Facial Hair Situation: Cultivated stubble, but his looks get compared to the notably smooth-faced Jackson Browne and Pete Rose.
Is He a Writer? Who needs writers when you’ve got the crack staff of Yo Teach … !?
Are His Parents Dead? Unknown, but his faux-soulful story about his grandfather’s death gets turned into a riff by Hill about the old man playing backgammon in hell with Hitler.
Troubling Relationship With Women: Considers playing a two-part episode of Yo Teach … ! on his computer a good way to hit on a girl.
Fantastic Mr. Fox (2009)
Character: Ash. In Anderson’s stop-motion adaption of the Roald Dahl book, Schwartzman voices the son of the titular Mr. Fox. His spazzy ways confuse his unflappable father. He’s also able to unleash a Max Fischer–esque cruel streak, particularly on his naturally talented and kindhearted cousin Kristofferson.
Facial Hair Situation: Total fur coverage.
Is He a Writer? No, but his father is a columnist.
Are His Parents Dead? No, they’re the stars.
Troubling Relationship With Women: Responds with petty jealousy when his lab partner gets a crush on Kristofferson.
Bored to Death (2009)
Character: Jonathan Ames. The star of the HBO show that lasted three seasons, Schwartzman plays an often-stoned writer in Park Slope who starts out as a totally inept detective, but with experience becomes a moderately inept detective to get ideas for stories.
Facial Hair Situation: Keeps it clean.
Is He a Writer? Yep, it’s the premise of the show.
Are His Parents Dead? Nope, they are a delightful couple living in New Jersey.
Troubling Relationship With Women: He’s well meaning but can never keep a relationship going. Over the course of the show he gets together with an indie actress dream team that includes Jenny Slate, Parker Posey, Zoe Kazan, and Isla Fisher (whose character unfortunately turned out to be his half-sister).
Scott Pilgrim vs. the World (2010)
Who He Plays: Gideon Graves. This is a return to a pure villain role as the chief baddie who puts together Ramona’s League of Evil Exes to defeat hero Scott Pilgrim, who Schwartzman potentially could have played five years earlier. Graves is the head of G-Man Records, “indie producer of the decade,” and owner of the Chaos Theatre, his “cathedral of cutting-edge taste.” Graves is Schwartzman at his smarmiest, a guy who plays nice like he just wants to be buds, but is actually a total dick.
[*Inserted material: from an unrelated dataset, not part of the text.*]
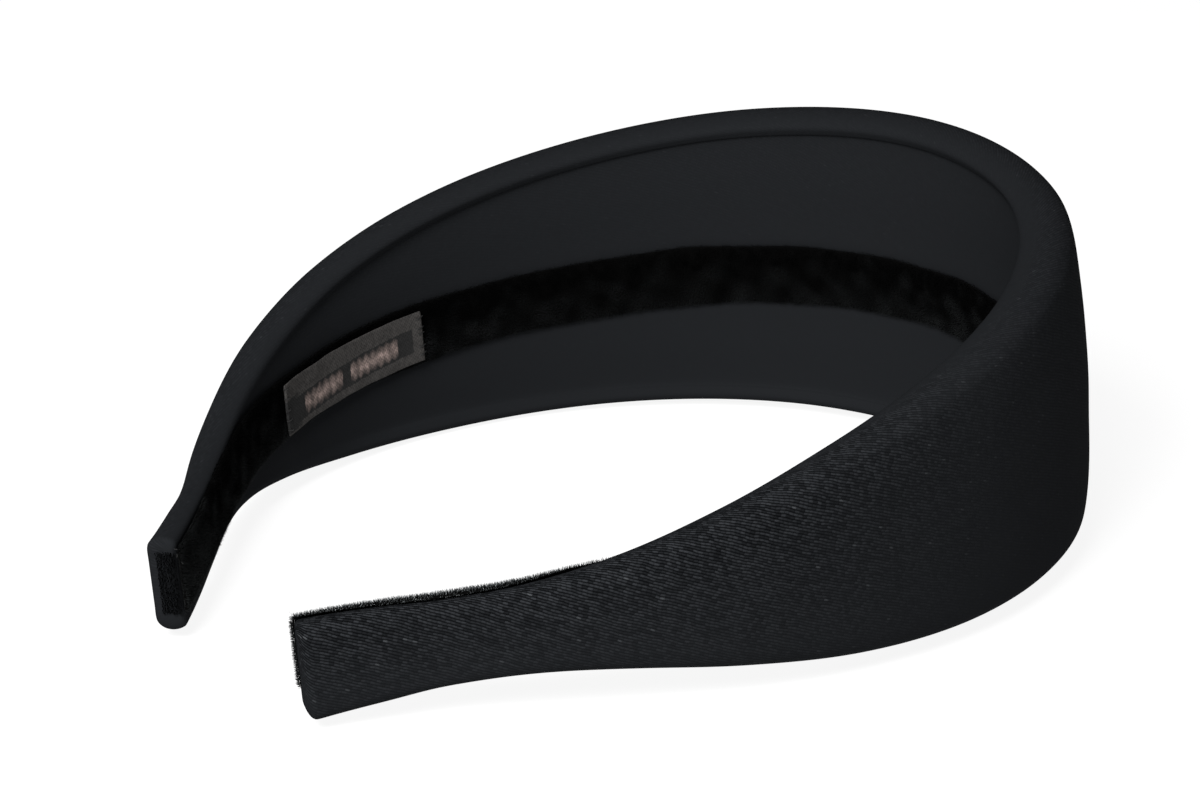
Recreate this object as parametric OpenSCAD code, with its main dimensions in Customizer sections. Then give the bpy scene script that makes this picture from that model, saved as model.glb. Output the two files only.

Facial Hair Situation: Fresh-faced.
Is He a Writer? No, but I’m sure he has a great Tumblr page of money clips and vintage Bad Brains show fliers.
Are His Parents Dead? Unknown.
Troubling Relationship With Women: He’s pretty messed up. A deeply possessive boyfriend, he implants a mind-control device on ex-girlfriend Ramona Flowers so she’ll do whatever he wants. At one point he beats down Pilgrim’s ex, Knives Chau.
Listen Up Philip (2014)
Who He Plays: Philip Lewis Friedman. The lead of the film, he decides at the beginning to no longer repress his emotions and now expresses every terrible thought in his head. A flashback reveals he wasn’t that fun to begin with.
Facial Hair Situation: Full-on beard. You’re a man now, Schwartzman!
Is He a Writer? He most certainly is.
Are His Parents Dead? Yes. You still don’t feel much sympathy for him.
Troubling Relationship With Women: He’s pretty shitty to every woman he interacts with in every nonphysical way you can imagine.